Professor Stephen Howes Addresses Foreign Exchange Shortage in Papua New Guinea

By: PNG Business News May 22, 2023

Photo: Professor Stephen Howes. Credit: Australia National University

Papua New Guinea is grappling with a foreign exchange shortage, resulting in higher imports and lower exports, according to economist Professor Stephen Howes from the Australia National University (ANU) Development Policy Centre. Speaking at the 38th Australia-PNG Business Forum and Trade Expo in Port Moresby, Professor Howes highlighted the country's loss of competitive economic gains from the 1990s during the resource boom between 2000 and 2014 as a major contributing factor.

"The country is faced with a foreign exchange (forex) shortage largely because PNG lost its competitive and hardline economic gains from the 1990s during the resource boom between 2000 and 2014," Professor Howes explained.

While the growth of the economy and forex was observed following the boom, the real exchange rate remained persistently high over the past decade, exacerbating the shortage. This high exchange rate has both boosted the economy and contributed to the scarcity of forex.

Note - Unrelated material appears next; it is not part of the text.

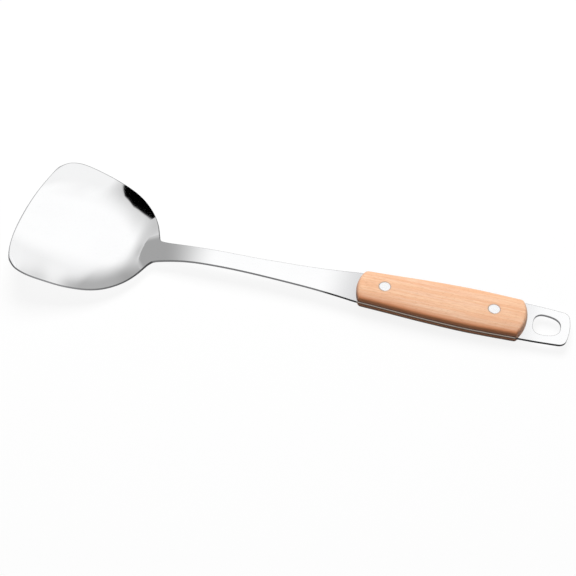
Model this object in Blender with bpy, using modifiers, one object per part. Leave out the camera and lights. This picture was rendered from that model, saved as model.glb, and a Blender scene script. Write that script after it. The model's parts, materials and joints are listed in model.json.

"The PNG Kina has depreciated from 2013 to 2020 according to statistics from the Bank of Papua New Guinea (BPNG), however the real exchange rate has remained high," Professor Howes stated.

The depreciation of the Kina was primarily driven by an increase in imports and inflation, impacting the country's forex reserves over the last decade. The highest depreciation rate, amounting to 14 percent, was recorded at the end of 2015, coinciding with Papua New Guinea hosting the 2015 Pacific Games, where significant infrastructure spending occurred.

"In the last three years, the kina had hardly moved against the US dollar, however it did appreciate by 17 per cent over other currencies on a trade-weighted basis, which included a depreciation rate of zero per cent from the end of 2021 to September 2022," Professor Howes noted.

The resource boom generated increased revenue for Papua New Guinea; however, the real exchange rate offset the economic shortages that followed, significantly impacting forex availability.

"The Kina was floated in 1995 to make PNG exports competitive on the international market. The Kina value is now determined by demand and supply in the foreign exchange market," Professor Howes explained.

Regarding the exchange rate policy of the Bank of Papua New Guinea, Professor Howes clarified that the central bank was not obligated to meet all market demands and did not require buyers to bid for forex or set prices. This policy primarily aimed to control inflation, limiting the growth of the country's forex reserves in preparation for future resource booms.